• TASK BRIEF:
Repeat the material in full. Keep every line exactly as it is.

• DATASET CONTENT:
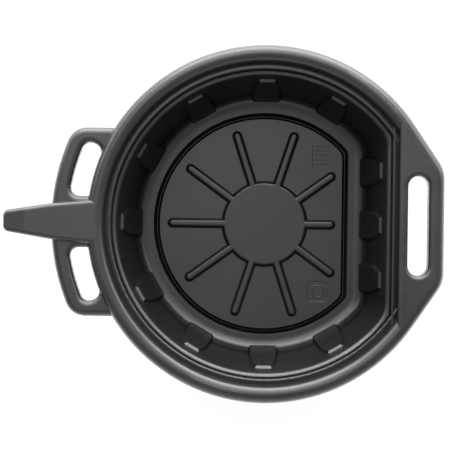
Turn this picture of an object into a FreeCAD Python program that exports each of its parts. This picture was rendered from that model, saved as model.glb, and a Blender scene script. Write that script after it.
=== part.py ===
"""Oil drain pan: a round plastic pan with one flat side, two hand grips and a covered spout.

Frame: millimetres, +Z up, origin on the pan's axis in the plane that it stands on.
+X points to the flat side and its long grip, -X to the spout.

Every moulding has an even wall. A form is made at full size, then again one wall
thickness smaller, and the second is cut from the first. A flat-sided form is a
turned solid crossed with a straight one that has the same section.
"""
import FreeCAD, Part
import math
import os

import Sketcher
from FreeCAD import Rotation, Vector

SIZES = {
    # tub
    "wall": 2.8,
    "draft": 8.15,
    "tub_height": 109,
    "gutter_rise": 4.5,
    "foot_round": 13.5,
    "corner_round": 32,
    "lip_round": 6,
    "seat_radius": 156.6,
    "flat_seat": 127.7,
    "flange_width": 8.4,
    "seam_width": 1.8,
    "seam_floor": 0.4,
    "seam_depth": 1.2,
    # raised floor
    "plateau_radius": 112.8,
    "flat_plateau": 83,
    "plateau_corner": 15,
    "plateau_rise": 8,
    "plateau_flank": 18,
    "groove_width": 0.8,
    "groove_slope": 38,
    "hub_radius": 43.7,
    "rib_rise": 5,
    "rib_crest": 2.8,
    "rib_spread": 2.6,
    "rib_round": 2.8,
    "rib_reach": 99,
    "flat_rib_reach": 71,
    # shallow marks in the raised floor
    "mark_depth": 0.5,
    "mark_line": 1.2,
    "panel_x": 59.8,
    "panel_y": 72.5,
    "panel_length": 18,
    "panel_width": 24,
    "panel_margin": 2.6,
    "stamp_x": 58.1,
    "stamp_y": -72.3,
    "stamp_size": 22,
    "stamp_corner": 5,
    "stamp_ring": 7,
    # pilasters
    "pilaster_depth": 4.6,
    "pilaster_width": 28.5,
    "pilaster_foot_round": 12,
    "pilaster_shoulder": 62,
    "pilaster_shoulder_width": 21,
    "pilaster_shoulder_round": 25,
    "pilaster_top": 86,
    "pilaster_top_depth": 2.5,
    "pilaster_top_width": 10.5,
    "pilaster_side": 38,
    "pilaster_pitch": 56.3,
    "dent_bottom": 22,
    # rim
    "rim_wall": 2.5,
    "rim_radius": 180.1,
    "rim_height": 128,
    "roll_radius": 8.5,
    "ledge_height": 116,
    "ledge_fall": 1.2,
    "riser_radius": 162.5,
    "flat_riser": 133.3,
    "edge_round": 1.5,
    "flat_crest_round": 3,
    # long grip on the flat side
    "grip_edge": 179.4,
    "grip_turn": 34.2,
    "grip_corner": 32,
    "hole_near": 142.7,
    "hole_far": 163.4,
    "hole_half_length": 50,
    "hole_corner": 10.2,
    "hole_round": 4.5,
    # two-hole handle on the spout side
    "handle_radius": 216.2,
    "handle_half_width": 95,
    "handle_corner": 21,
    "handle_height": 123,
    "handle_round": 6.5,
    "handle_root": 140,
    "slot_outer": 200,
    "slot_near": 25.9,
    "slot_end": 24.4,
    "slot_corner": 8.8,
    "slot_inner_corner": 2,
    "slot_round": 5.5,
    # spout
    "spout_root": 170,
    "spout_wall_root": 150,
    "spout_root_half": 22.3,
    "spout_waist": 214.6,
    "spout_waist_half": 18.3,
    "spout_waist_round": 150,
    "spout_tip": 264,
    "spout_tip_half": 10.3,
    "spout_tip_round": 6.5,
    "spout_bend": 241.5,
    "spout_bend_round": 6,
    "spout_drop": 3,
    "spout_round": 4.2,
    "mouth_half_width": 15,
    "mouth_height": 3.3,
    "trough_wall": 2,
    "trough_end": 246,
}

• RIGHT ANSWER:
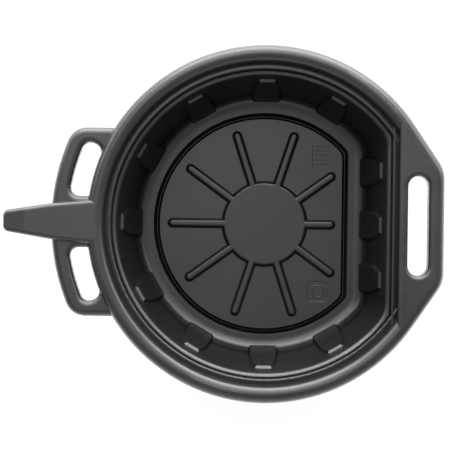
Turn this picture of an object into a FreeCAD Python program that exports each of its parts. This picture was rendered from that model, saved as model.glb, and a Blender scene script. Write that script after it.
=== part.py ===
"""Oil drain pan: a round plastic pan with one flat side, two hand grips and a covered spout.

Frame: millimetres, +Z up, origin on the pan's axis in the plane that it stands on.
+X points to the flat side and its long grip, -X to the spout.

Every moulding has an even wall. A form is made at full size, then again one wall
thickness smaller, and the second is cut from the first. A flat-sided form is a
turned solid crossed with a straight one that has the same section.
"""
import FreeCAD, Part
import math
import os

import Sketcher
from FreeCAD import Rotation, Vector

SIZES = {
    # tub
    "wall": 2.8,
    "draft": 8.15,
    "tub_height": 109,
    "gutter_rise": 4.5,
    "foot_round": 13.5,
    "corner_round": 32,
    "lip_round": 6,
    "seat_radius": 156.6,
    "flat_seat": 127.7,
    "flange_width": 8.4,
    "seam_width": 1.8,
    "seam_floor": 0.4,
    "seam_depth": 1.2,
    # raised floor
    "plateau_radius": 112.8,
    "flat_plateau": 83,
    "plateau_corner": 15,
    "plateau_rise": 8,
    "plateau_flank": 18,
    "groove_width": 0.8,
    "groove_slope": 38,
    "hub_radius": 43.7,
    "rib_rise": 5,
    "rib_crest": 2.8,
    "rib_spread": 2.6,
    "rib_round": 2.8,
    "rib_reach": 99,
    "flat_rib_reach": 71,
    # shallow marks in the raised floor
    "mark_depth": 0.5,
    "mark_line": 1.2,
    "panel_x": 59.8,
    "panel_y": 72.5,
    "panel_length": 18,
    "panel_width": 24,
    "panel_margin": 2.6,
    "stamp_x": 58.1,
    "stamp_y": -72.3,
    "stamp_size": 22,
    "stamp_corner": 5,
    "stamp_ring": 7,
    # pilasters
    "pilaster_depth": 4.6,
    "pilaster_width": 28.5,
    "pilaster_foot_round": 12,
    "pilaster_shoulder": 62,
    "pilaster_shoulder_width": 21,
    "pilaster_shoulder_round": 25,
    "pilaster_top": 86,
    "pilaster_top_depth": 2.5,
    "pilaster_top_width": 10.5,
    "pilaster_side": 38,
    "pilaster_pitch": 56.3,
    "dent_bottom": 22,
    # rim
    "rim_wall": 2.5,
    "rim_radius": 180.1,
    "rim_height": 128,
    "roll_radius": 8.5,
    "ledge_height": 116,
    "ledge_fall": 1.2,
    "riser_radius": 162.5,
    "flat_riser": 133.3,
    "edge_round": 1.5,
    "flat_crest_round": 3,
    # long grip on the flat side
    "grip_edge": 179.4,
    "grip_turn": 34.2,
    "grip_corner": 32,
    "hole_near": 142.7,
    "hole_far": 163.4,
    "hole_half_length": 50,
    "hole_corner": 10.2,
    "hole_round": 4.5,
    # two-hole handle on the spout side
    "handle_radius": 216.2,
    "handle_half_width": 95,
    "handle_corner": 21,
    "handle_height": 123,
    "handle_round": 6.5,
    "handle_root": 140,
    "slot_outer": 200,
    "slot_near": 25.9,
    "slot_end": 24.4,
    "slot_corner": 8.8,
    "slot_inner_corner": 2,
    "slot_round": 5.5,
    # spout
    "spout_root": 170,
    "spout_wall_root": 150,
    "spout_root_half": 22.3,
    "spout_waist": 214.6,
    "spout_waist_half": 18.3,
    "spout_waist_round": 150,
    "spout_tip": 264,
    "spout_tip_half": 10.3,
    "spout_tip_round": 6.5,
    "spout_bend": 241.5,
    "spout_bend_round": 6,
    "spout_drop": 3,
    "spout_round": 4.2,
    "mouth_half_width": 15,
    "mouth_height": 3.3,
    "trough_wall": 2,
    "trough_end": 246,
}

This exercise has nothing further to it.